BISHOP Hay knew what would happen. The mob had been assembled, people’s blood was up and torches were being lit as they made their way to Blackfriars Wynd.
It was a time of emotional religion, when the thin veneer of Edinburgh’s enlightenment was cut through to show the still, barely civilised attitudes which existed to those who practised a different form of worship.
With cries of “No Popery”, the mob descended on St Mary’s Chapel on February 2, 1779, and the small church just off the Royal Mile was soon ablaze.
The Bishop had fled. He had seen the Protestant mob destroy his church in flames before. And this time he knew that if there was to be a city centre place of worship for Edinburgh’s Catholics – including immigrants from Italy and Lithuania – it would have to be reborn elsewhere in the city.
So despite the fact that Blackfriars Wynd was historically important to the Catholics of the city – it was close to the original monastery at High School Yards founded in 1230 by King Alexander II and also destroyed by a Protestant mob two centuries previously in 1558 – St Mary’s would have to relocate.
“He wanted the new church to be somewhere less obvious, more hidden from view,” says St Mary’s Metropolitan Cathedral archivist Oula Jones. “He wanted it to be inconspicuous and less open to attack.”
It’s hard to believe now when you stand in Picardy Place looking south that the large, grand cathedral sitting atop a host of steps and in the shadow of John Lewis was once cloistered among tenement buildings which kept it from sight. Hard to believe it all, too, when this weekend St Mary’s will take part in Doors Open Day and let anyone interested in its history – Catholic or not – wander down its aisles and gaze upon its frescoes.
The cathedral is taking part in the city-wide event as it is also celebrating its 200th year. It was in 1814 – 35 years after its predecessor was razed to the ground – that it opened its doors for the first time.

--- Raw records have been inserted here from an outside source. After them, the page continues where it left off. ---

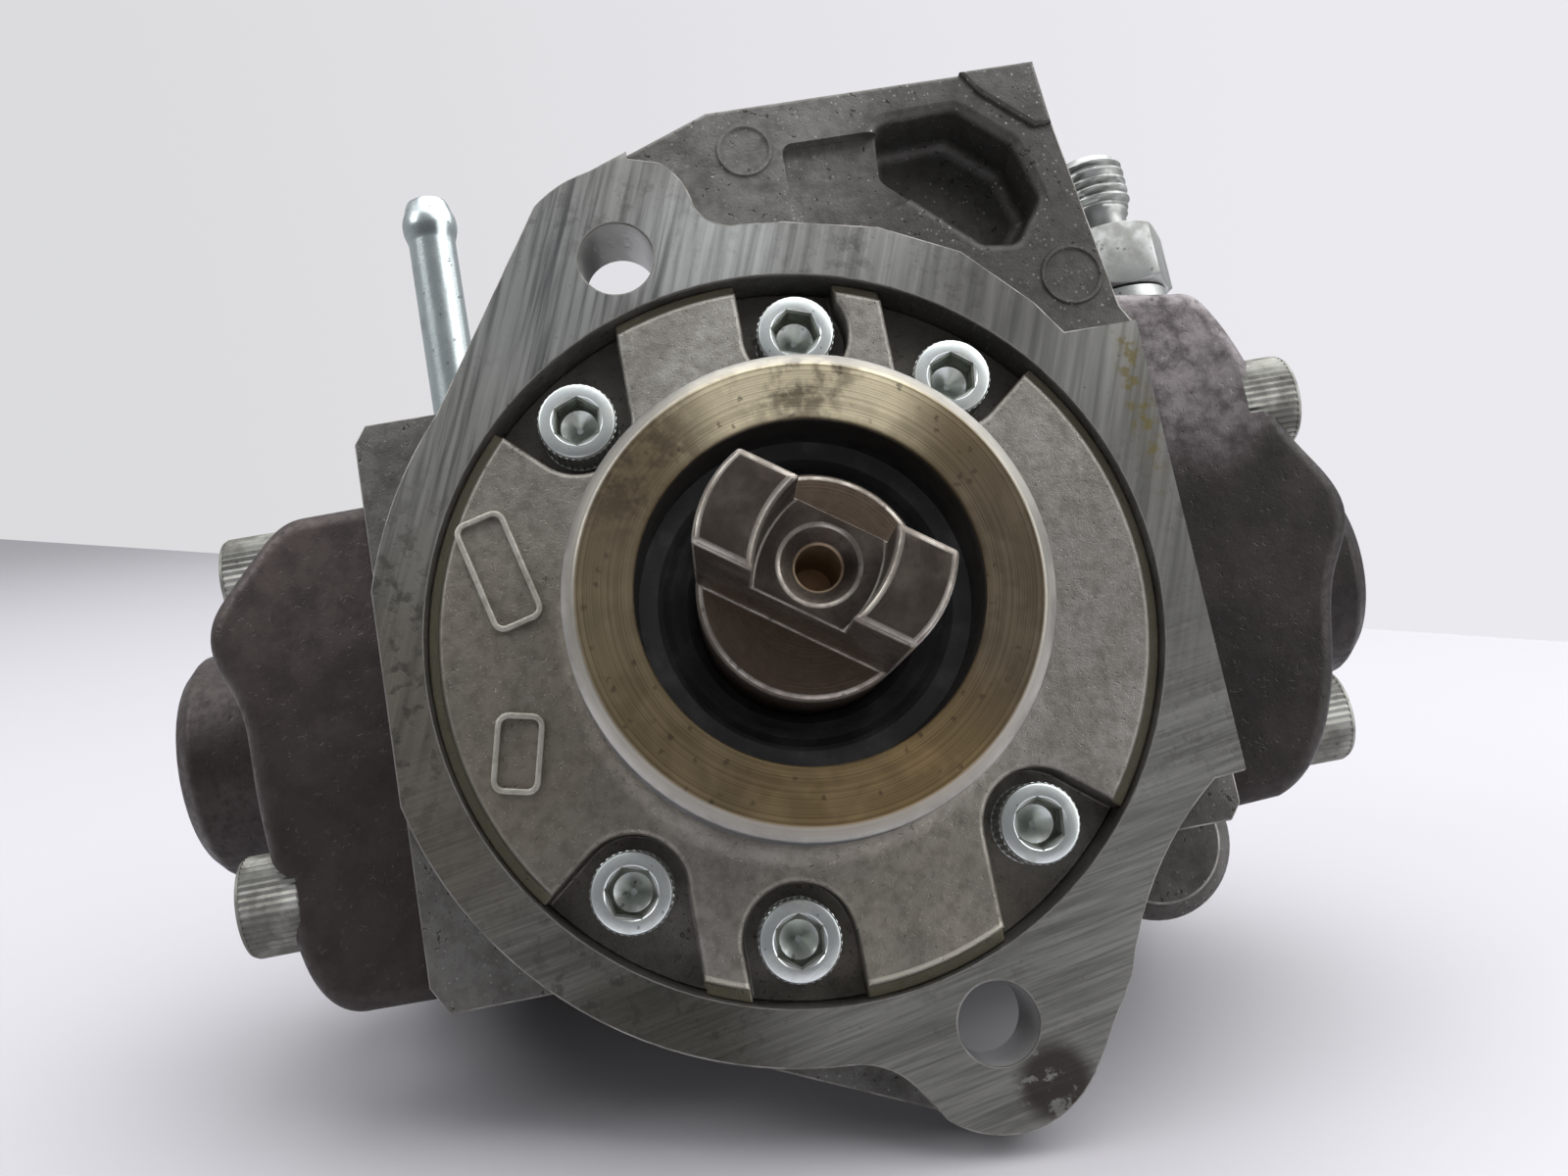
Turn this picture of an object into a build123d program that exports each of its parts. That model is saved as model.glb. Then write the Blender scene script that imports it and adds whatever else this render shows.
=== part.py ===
from build123d import *
import math
import os

os.makedirs("parts", exist_ok=True)

# Frame: the origin is on the shaft axis in the flange's front face. -Y points out of the
# front along the shaft, +X along the right plunger, +Z up. All lengths are in millimetres.

# Clearances between pieces
running_gap = 0.03
sliding_gap = 0.02
static_gap = 0.02
thread_gap = 0.05
rotor_gap = 0.08
cam_gap = 0.4

# Flange and body
flange_r = 52.4
flange_t = 12.0
flange_right = 50.6
flange_top = 69.7
mount_circle_r = 52.9
mount_angle = 105.7
mount_hole_r = 4.85
cast_step = 0.8
cast_rounding = 0.8
pad_rounding = 0.6
pocket_floor = 10.0
pocket_rim = 1.5
pocket_root = 2.0
shallow_floor = 2.6
web_setback = 4.5
block_x = 52.0
block_top = 37.0
block_bottom = -38.5
block_front = 8.0
block_back = 75.0
cavity_r = 33.0
cavity_back = 58.0
rear_wall_back = 66.0

# Front cover
cover_bore_r = 45.6
cover_bore_depth = 13.0
cover_edge_r = 44.1
cover_face = 0.6
cover_floor = 6.5
cover_ledge = 2.2
segment_rounding = 0.8
cover_boss_r = 21.0
cover_boss_back = 16.5
pilot_r = 26.5
pilot_face = -24.3
pilot_chamfer = 1.5
pilot_root_r = 3.5
pilot_groove_front = -18.2
pilot_groove_width = 3.0
pilot_groove_depth = 2.0
seal_bore_r = 18.7
seal_shoulder = -5.0
screw_circle_r = 38.0
screw_angles = (79.8, 47.9, 126.7, 227.8, 259.6, 309.8)
pocket_r = 6.8
cover_ring_section = 2.2

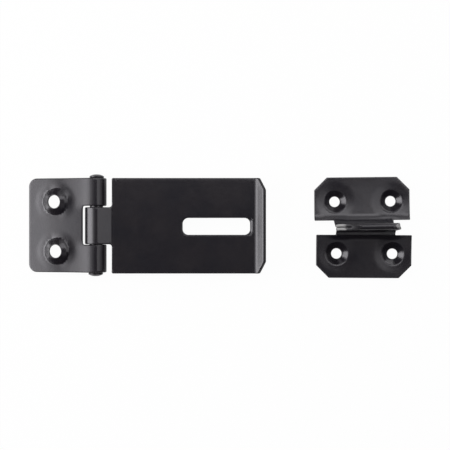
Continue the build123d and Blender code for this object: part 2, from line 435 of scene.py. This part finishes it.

“Bishop Hay chose the site in 1801, and it might well also have been because the population was moving from Old Town to New Town,” says Oula, a former librarian who has been the cathedral’s volunteer archivist for the last 14 years.
“But the first mass wasn’t celebrated until August 1814 and by that time Bishop Hay had died and it was Bishop Cameron who was head of the church.
“The original building was designed by James Gillespie Graham and it was much smaller than what we have today, because it was funded by its congregation.
“But by the 1840s when the Irish community in Edinburgh expanded rapidly, there was demand for a bigger church.
“In fact, there were plans drawn up for a much bigger St Mary’s to be built in Morningside as Bishop Gillies lived in Church Hill. But it was going to be far too expensive so that’s when it was enlarged and the roof was raised and it’s just the front facade that remains of the original building.”
The cathedral has certainly seen many changes in its surroundings in 200 years.
The tenements and shops which once hid it from view were demolished as part of slum clearances, while later even the Theatre Royal which was sited next door made way when the St James Centre, King James Hotel and Scottish Office complex was created.
Picardy Place became a major transport hub for cars, buses and trams – as it is once again – and the neon kinetic sculpture which once stood not far from the cathedral is long gone, although artworks by former congregation member Eduardo Paolozzi now take pride of place at the foot of the church’s steps.
As part of Doors Open Day – and through much research being done for a new book on the cathedral to commemorate its bicentenary – there will be exhibitions of photography showing how it has changed.
“We have some artist’s impressions from the 1960s of what was being planned for the area, including flyovers and skyscrapers,” says Oula. “Thankfully they never went ahead but the Scottish Office did and it was bad enough.
“The church bought the Theatre Royal site which was derelict [and] became the cathedral courtyard, and then in 2005 we built a new hall and the Cafe Camino in that space. Now everything looks like changing again, and if they build a hotel in front of us I suppose we’ll be hidden once more.”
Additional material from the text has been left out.